Теперь можно подумать о том, что предстояло нам. Прежде всего об укрытии от непогоды. Наше жилье на ближайшую неделю — снежная яма, перекрытая сверху остатками КАПШа и куском брезента вместо крыши, на «полу» также остатки досок и надувные матрасы, отсыревшие оленьи шкуры, рюкзаки и т. д. Среди спальных мешков с трудом находится место для примуса. Сверху хлещут струйки воды, на которые мы отзываемся проклятиями. Снаружи остатки упаковки, ненужный теперь уголь, разбитые ящики... И все это в промозглой белесой мгле, когда туман сливается со снегом.

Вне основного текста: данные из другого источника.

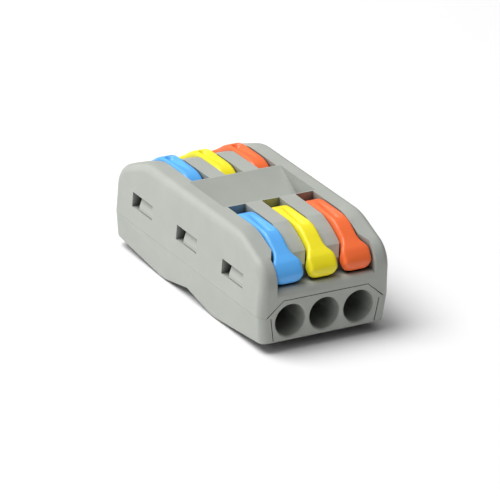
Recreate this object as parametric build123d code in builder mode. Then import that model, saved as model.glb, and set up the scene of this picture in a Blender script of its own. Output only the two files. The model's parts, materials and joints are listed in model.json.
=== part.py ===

Укрепляем наше логово, подсыпаем снежку, строим из снега защитные стенки, отрываем в нем что-то вроде хода сообщения... Брошенную железную печку раскочегариваем... под открытым небом — она не для снежного дома! А просушиться, натопить воды надо. Натопив снега, Троицкий предлагает устроить баньку. Предложение не нашло поддержки и сочувственного отклика. В нашем логове темновато, читать можно только со свечкой. «Иконы нам не хватает...» — пробурчал Михалев.

На следующий день набросились на шурф. Михалев рубит пешней лед, а мы, Троицкий и я, впрягшись в конец веревки, перекинутой через шкив, вытаскиваем бадью со льдом, напевая временами «Вира помалу! Вира помалу!» на мотив песенки герцога из «Риголетто»... В первый день прошли маловато — всего девять метров десять сантиметров. Невольно смещаемся в работе снова на ночные часы. К утру 16 августа — одиннадцать метров, на следующее утро — уже тринадцать. В это время заполночь здесь — это вроде сумерек в нашей средней полосе. Появляется белый диск луны. Температура обычно два-три градуса ниже нуля, на снегу — до одиннадцати. Петь мы перестали, шурф глубже, дыхания уже не хватает. Вытянув бадью на всю длину веревки, я остаюсь на месте, а Троицкий несется к шурфу, подхватывает бадью и с трудом ставит ее на край шурфа, высыпает содержимое — и все начинается сначала...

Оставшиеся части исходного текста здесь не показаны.